First, we suggest you spend time “calibrating” your reps to make better forecasting estimates. That doesn’t mean turning them into statisticians. Instead, there are a set of simple steps you can take to provide them feedback on the quality of their forecasts so they can actually improve.
Here’s what the process looks like:
- For each sales rep, ask them to provide a likelihood to close on each deal during your regular forecast meetings. Note the deals and probabilities in a spreadsheet.
- Track how many of the deals actually close over 2 sales cycles. If your sales cycle is longer than 3 months, you may need to limit this to a single sale cycle. As deals close (won or lost), track the reasons why in your sheet.
- Compare the actual deals won to the sum of probability weights. Did the rep predict more deals coming through than reality? Fewer deals?
- During a 1-on-1 meeting with the sales rep, walk them through the findings of your analysis. Work with them to identify patterns in their forecast predictions.
- At the end of the 1-on-1, have the rep draft a short forecast action plan. In this plan, the rep will identify sources of forecasting inaccuracy and list steps they will take to improve future forecasts.
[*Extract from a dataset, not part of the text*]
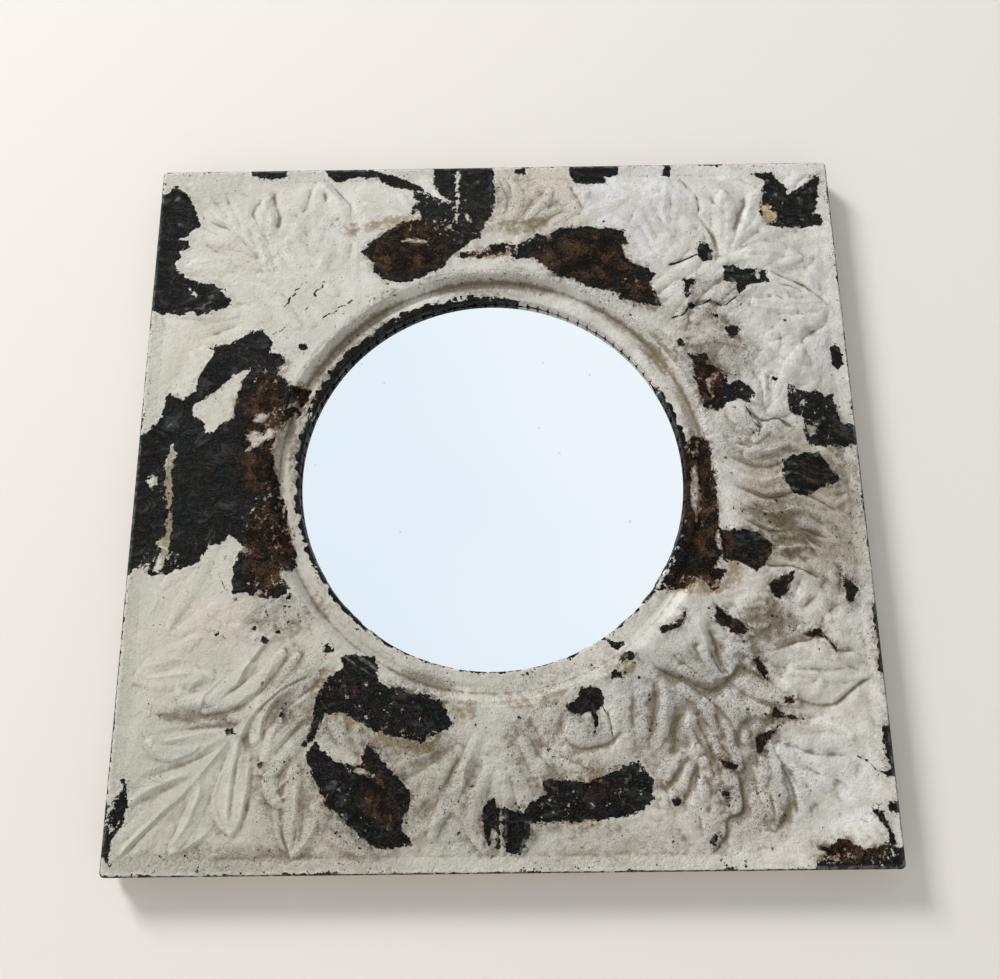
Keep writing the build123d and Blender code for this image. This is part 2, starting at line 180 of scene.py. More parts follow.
# Lines that the press, later knocks and thick paint left in the face: height (sunk where
# below 0), width to the left and to the right of the line's run, and points of x, y
FOLDS = [
    # low left
    (1.9, 13, 3, [(-205, -274), (-208, -259), (-207, -244), (-205, -229), (-202, -212),
                  (-198, -198), (-190, -185), (-175, -172), (-160, -162), (-143, -154),
                  (-124, -146)]),
    (2.1, 13, 3.5, [(-203, -276), (-198, -263), (-195, -248), (-194, -233), (-193, -220)]),
    (1.3, 5, 3, [(-206, -274), (-215, -265), (-219, -252), (-217, -237), (-210, -225)]),
    (1.6, 13, 3.5, [(-255, -286), (-243, -272), (-236, -258), (-231, -244), (-231, -231)]),
    (1.6, 10, 3.5, [(-293, -292), (-286, -284), (-267, -265), (-248, -248),
                    (-234, -234), (-224, -222), (-205, -201)]),
    (1.3, 11, 3.5, [(-285, -251), (-275, -243), (-261, -237), (-246, -232), (-234, -230)]),
    (1.0, 13, 4, [(-286, -239), (-275, -229), (-261, -223), (-244, -220), (-229, -212),
                  (-214, -202)]),
    (1.6, 15, 4, [(-257, -292), (-240, -284), (-229, -277), (-221, -269)]),
    (1.1, 8, 3, [(-274, -201), (-264, -197), (-248, -195), (-229, -192), (-214, -191)]),
    (1.0, 5, 3, [(-267, -207), (-248, -203), (-229, -199), (-212, -198)]),
    (1.9, 14, 4, [(-276, -204), (-273, -212), (-264, -218), (-252, -219), (-239, -214),
                  (-228, -206)]),
    (2.1, 14, 3, [(-223, -179), (-213, -170), (-204, -162), (-199, -152),
                  (-194, -144), (-185, -134), (-174, -124)]),
    (1.4, 11, 3.5, [(-219, -183), (-199, -175), (-185, -164), (-179, -153), (-175, -144)]),
    (1.2, 8, 3, [(-234, -184), (-231, -172), (-223, -163), (-213, -155)]),
    (1.0, 10, 4, [(-262, -173), (-246, -167), (-235, -158), (-223, -151)]),
    (0.8, 10, 4, [(-289, -153), (-276, -156), (-257, -155), (-240, -151)]),
    (0.7, 6, 5, [(-289, -151), (-276, -146), (-257, -143), (-241, -144)]),
    (1.6, 8, 3.5, [(-182, -219), (-185, -204), (-183, -189), (-174, -175), (-161, -167),
                   (-146, -161)]),
    (1.6, 10, 3.5, [(-179, -217), (-175, -202), (-167, -188), (-156, -178), (-145, -172)]),
    (1.2, 10, 4, [(-174, -212), (-164, -201), (-153, -192), (-142, -184)]),
    (1.5, 10, 3, [(-187, -231), (-174, -231), (-167, -226), (-163, -218)]),
    (1.1, 4, 4, [(-160, -291), (-167, -280), (-170, -267), (-170, -255)]),
    (1.6, 10, 3.5, [(-159, -291), (-158, -273), (-156, -254), (-156, -235)]),
    (1.8, 13, 4, [(-158, -292), (-150, -283), (-143, -274), (-140, -267)]),
    (1.2, 4, 3, [(-175, -253), (-168, -249), (-160, -247)]),
    (1.0, 8, 3, [(-174, -246), (-166, -237), (-158, -229)]),
    (0.7, 8, 3, [(-179, -248), (-179, -235), (-175, -223)]),
    (1.5, 11, 3.5, [(-72, -265), (-58, -251), (-45, -239), (-34, -221)]),
    (1.3, 11, 4, [(-72, -281), (-58, -273), (-43, -263), (-29, -254)]),
    (1.5, 10, 3.5, [(-29, -246), (-27, -231), (-21, -216)]),
    (1.1, 11, 4, [(-86, -233), (-71, -223), (-54, -217), (-39, -208)]),
    (1.0, 9, 5, [(-138, -273), (-128, -280), (-113, -288), (-96, -291), (-69, -284)]),
    (0.7, 5, 3, [(-281, -106), (-276, -95), (-279, -83)]),
    (-0.6, 5, 5, [(-266, -81), (-254, -94), (-239, -109)]),
    (-0.9, 8, 8, [(-257, -113), (-237, -113)]),
    (0.9, 8, 5, [(-206, -121), (-199, -111), (-189, -102), (-181, -96)]),
    (1.0, 10, 4, [(-191, -116), (-181, -106), (-172, -96), (-168, -89)]),
    (-0.6, 4, 4, [(-233, -68), (-229, -83), (-223, -92)]),
    (-1.0, 9, 9, [(-294, -187), (-267, -185), (-240, -189), (-223, -185)]),
    # low right
    (2.3, 7, 7, [(212, -212), (225, -227), (240, -244), (259, -261), (277, -280)]),
    (-2.3, 9, 6, [(210, -218), (225, -239), (233, -254), (244, -271), (251, -283)]),
    (-2.7, 8, 8, [(214, -225), (221, -239), (225, -256), (226, -265)]),
    (-2.0, 7, 7, [(225, -226), (244, -235), (267, -244)]),
    (1.7, 6, 6, [(231, -201), (254, -198), (271, -207), (276, -218)]),
    (-1.7, 7, 7, [(221, -210), (240, -220), (273, -222)]),
    (2.0, 5, 5, [(197, -229), (199, -244), (207, -268)]),
    (1.7, 5, 6, [(206, -239), (209, -252), (211, -266)]),
    (-2.3, 7, 7, [(216, -229), (219, -244), (221, -260), (210, -273)]),
    (-2.7, 10, 3, [(181, -232), (185, -248), (183, -262), (172, -267), (170, -280), (161, -294)]),
    (-2.0, 10, 10, [(210, -153), (233, -156), (258, -156), (286, -156)]),
    (-2.2, 9, 4, [(216, -142), (240, -134), (258, -132), (267, -142), (282, -142), (295, -151)]),
    (-2.3, 4, 10, [(231, -178), (248, -184), (264, -182), (277, -172), (295, -160)]),
    (2.0, 5, 5, [(220, -163), (230, -174), (232, -185)]),
    (-2.1, 8, 8, [(240, -111), (254, -98), (266, -82)]),
    (-2.0, 8, 8, [(255, -126), (261, -113), (275, -102)]),
    (-1.6, 8, 8, [(233, -102), (240, -90), (243, -79)]),
    (-4.1, 10, 9, [(163, -121), (170, -136), (173, -151), (182, -164)]),
    (2.2, 8, 8, [(154, -115), (160, -134), (165, -151)]),
    (-4.5, 9, 10, [(113, -144), (126, -157), (149, -166), (166, -173), (182, -161), (195, -151)]),
    (1.7, 8, 6, [(111, -138), (134, -140), (153, -135)]),
    (2.6, 12, 12, [(182, -126), (189, -138), (197, -144)]),
    (-1.6, 3, 3, [(82, -185), (87, -207)]),
    (-2.2, 7, 7, [(49, -183), (47, -201), (58, -214), (73, -214), (87, -208), (97, -197)]),
    (-2.2, 8, 8, [(104, -168), (102, -191), (104, -218)]),
    (-2.3, 8, 8, [(119, -163), (120, -182), (115, -202)]),
    (1.7, 7, 7, [(128, -164), (128, -187), (123, -212)]),
    (-2.3, 8, 8, [(139, -187), (134, -206), (132, -221)]),
    (-2.2, 8, 8, [(151, -187), (158, -210), (166, -227)]),
    (1.5, 7, 7, [(144, -187), (147, -208), (151, -225)]),
    (-1.7, 7, 7, [(166, -189), (174, -210)]),
    (-2.3, 7, 7, [(144, -220), (137, -231), (126, -244), (115, -241)]),
    (-2.2, 8, 8, [(154, -227), (145, -240), (138, -258)]),
    (-2.0, 8, 8, [(157, -233), (160, -248), (157, -265)]),
    (-1.5, 8, 8, [(20, -187), (30, -206), (31, -221)]),
    (-3.2, 10, 10, [(192, -31), (210, -28), (229, -41), (248, -47), (273, -68)]),
    (-2.7, 10, 10, [(246, -49), (254, -60), (258, -69)]),
    (2.3, 8, 6, [(183, -49), (199, -42), (214, -49), (223, -60)]),
    (-2.0, 8, 8, [(221, -41), (231, -58), (237, -75)]),
    (-2.0, 8, 8, [(273, -68), (277, -83), (273, -100)]),
    (-2.0, 9, 9, [(180, -102), (191, -109), (208, -109)]),
    (-2.0, 8, 8, [(197, -191), (185, -201), (183, -214)]),
    # top left
    (1.8, 8, 5, [(-294, 284), (-276, 279), (-260, 266), (-248, 252),
                 (-229, 237), (-206, 212), (-191, 197)]),
    (-1.9, 5, 8, [(-264, 255), (-248, 246), (-229, 232), (-210, 209), (-195, 193), (-181, 181)]),
    (-1.6, 7, 7, [(-246, 280), (-238, 263), (-231, 250), (-227, 232)]),
    (-1.3, 6, 6, [(-251, 292), (-235, 284), (-222, 274)]),
    (-1.7, 6, 6, [(-216, 270), (-218, 256), (-210, 240), (-202, 225), (-199, 206)]),
    (-2.4, 6, 6, [(-200, 282), (-199, 267), (-194, 254), (-193, 237)]),
    (1.3, 6, 6, [(-208, 280), (-207, 263), (-201, 248), (-199, 231)]),
    (-1.6, 7, 7, [(-181, 257), (-172, 243), (-164, 230)]),
    (-1.4, 6, 6, [(-168, 285), (-169, 267), (-174, 250)]),
    (-1.6, 6, 6, [(-155, 280), (-153, 266), (-154, 248)]),
    (-2.2, 5, 9, [(-150, 291), (-140, 275), (-130, 263), (-128, 248), (-122, 228)]),
    (1.3, 6, 6, [(-161, 288), (-147, 276), (-138, 261)]),
    (-1.1, 6, 6, [(-261, 238), (-254, 223), (-229, 211), (-206, 202)]),
    (-0.9, 4, 4, [(-230, 202), (-206, 202)]),
    (-1.7, 7, 7, [(-230, 187), (-210, 178), (-197, 169), (-187, 158)]),
    (-1.6, 8, 8, [(-191, 229), (-183, 221), (-172, 206), (-164, 194)]),
    (-1.2, 7, 7, [(-147, 239), (-137, 250)]),
    (-1.2, 7, 7, [(-142, 199), (-140, 214), (-143, 229)]),
    (-1.8, 7, 7, [(-126, 223), (-128, 206), (-125, 190)]),
    (-1.2, 7, 7, [(-233, 174), (-221, 164), (-210, 162)]),
    (1.0, 7, 5, [(-257, 193), (-242, 188), (-225, 183)]),
    (-1.2, 8, 8, [(-199, 199), (-187, 183), (-183, 164)]),
    (-1.5, 9, 9, [(-259, 130), (-248, 134), (-225, 143), (-206, 145)]),
    (-1.0, 10, 10, [(-294, 92), (-276, 100), (-261, 123)]),
    (1.1, 7, 7, [(-164, 183), (-153, 199), (-149, 216)]),
    (-1.3, 8, 8, [(-176, 231), (-164, 216), (-155, 206)]),
    # top right
    (-1.4, 8, 8, [(132, 260), (136, 244), (142, 229), (144, 213)]),
    (-2.2, 7, 7, [(161, 280), (160, 267), (158, 250), (158, 234)]),
    (-1.6, 7, 7, [(142, 255), (150, 238), (157, 229), (165, 215)]),
    (-1.7, 5, 5, [(165, 295), (172, 284), (182, 269), (184, 254),
                  (182, 248), (189, 235), (195, 221), (196, 209)]),
    (-2.4, 7, 9, [(228, 274), (225, 257), (218, 242), (212, 228)]),
    (1.4, 7, 6, [(235, 282), (231, 263), (225, 242), (218, 225)]),
    (-1.7, 7, 7, [(239, 233), (226, 223), (214, 212)]),
    (-1.4, 9, 9, [(263, 218), (254, 204), (244, 199)]),
    (-1.5, 9, 9, [(288, 214), (281, 200), (267, 193), (248, 191)]),
    (-1.7, 4, 4, [(242, 190), (265, 181), (286, 168), (296, 160)]),
    (-1.0, 3, 3, [(249, 180), (261, 176), (272, 170)]),
    (-2.0, 7, 7, [(296, 148), (284, 138), (269, 129), (264, 121), (269, 111), (271, 94)]),
    (-1.6, 9, 9, [(234, 139), (246, 126), (243, 111), (251, 99)]),
    (-2.2, 7, 7, [(216, 94), (223, 81), (224, 67), (220, 57)]),
    (-1.6, 6, 6, [(231, 90), (229, 74)]),
    (1.3, 7, 7, [(227, 94), (227, 77), (224, 62)]),
    (-1.6, 3, 6, [(151, 192), (164, 199), (178, 205)]),
    (-1.8, 4, 6, [(153, 141), (163, 145), (168, 153), (183, 159), (197, 156), (208, 164)]),
    (-1.6, 5, 5, [(159, 121), (169, 123), (182, 130)]),
    (-1.4, 7, 7, [(161, 126), (165, 138), (169, 153)]),
    (-1.5, 9, 9, [(126, 263), (107, 267), (88, 269)]),
    (-1.5, 8, 8, [(153, 278), (144, 269), (127, 263)]),
    (-1.8, 6, 6, [(68, 284), (75, 268), (79, 251)]),
    (-1.6, 7, 7, [(60, 263), (41, 250), (28, 233)]),
    (-1.5, 7, 7, [(45, 276), (33, 261), (24, 242)]),
    (-1.4, 7, 7, [(71, 250), (56, 248), (41, 235)]),
    (1.2, 6, 6, [(167, 232), (178, 238), (187, 234), (193, 219)]),
    (-1.5, 8, 8, [(123, 242), (134, 225), (138, 206)]),
    (-1.2, 9, 9, [(191, 271), (202, 257), (210, 244)]),
    (-1.6, 7, 7, [(221, 56), (239, 71), (244, 85)]),
    (-1.5, 7, 7, [(223, 49), (240, 52), (254, 60)]),
    (-1.8, 6, 6, [(207, 58), (218, 50), (220, 39)]),
    (-1.6, 8, 8, [(183, 43), (191, 29), (210, 26)]),
    (-1.5, 8, 8, [(191, 143), (204, 134), (210, 115)]),
    # right
    (2.6, 8, 6, [(190, 30), (215, 20), (245, 27), (266, 18)]),
    (2.3, 7, 6, [(190, 4), (216, -5), (242, 2), (272, -10)]),
    (2.8, 8, 6, [(194, -20), (221, -31), (250, -27), (278, -38)]),
    (2.6, 7, 7, [(204, -49), (226, -60), (252, -58), (274, -66)]),
    (-2.2, 5, 4, [(188, 17), (218, 7), (246, 14), (272, 5)]),
    (-2.6, 5, 4, [(192, -8), (221, -19), (248, -14), (280, -26)]),
    (-2.8, 5, 4, [(198, -36), (223, -47), (247, -44), (272, -52)]),
    (-2.2, 4, 4, [(206, 60), (222, 48), (236, 50), (250, 42)]),
    (-2.2, 4, 4, [(196, -62), (214, -74), (240, -76), (262, -86)]),
]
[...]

My next suggestion is taking humans out of the equation entirely. By feeding CRM and other relevant data into a predictive model, you can take human biases out of the equation entirely. Using a machine learning approach, you can consider hundreds of factors impacting the deal. That’s way more than a human could do with pencil & paper (or even a spreadsheet). And this predictive forecasting can be automated and improved with time as more data is fed into the system.
Sales forecasting may seem more voodoo than science, but there are ways to improve forecast accuracy. Understanding the cognitive biases that impact forecasts allows you to create processes that account for these behavioral quirks. One way to address these issues is calibrating your sales reps’ forecasts by evaluating their accuracy and providing them feedback on how to improve. Another way to enhance forecasts is to use predictive models that estimate likelihood to close using a broader set of factors.
The secret to improving your sales forecast isn’t a crystal ball. It’s just a bit of math.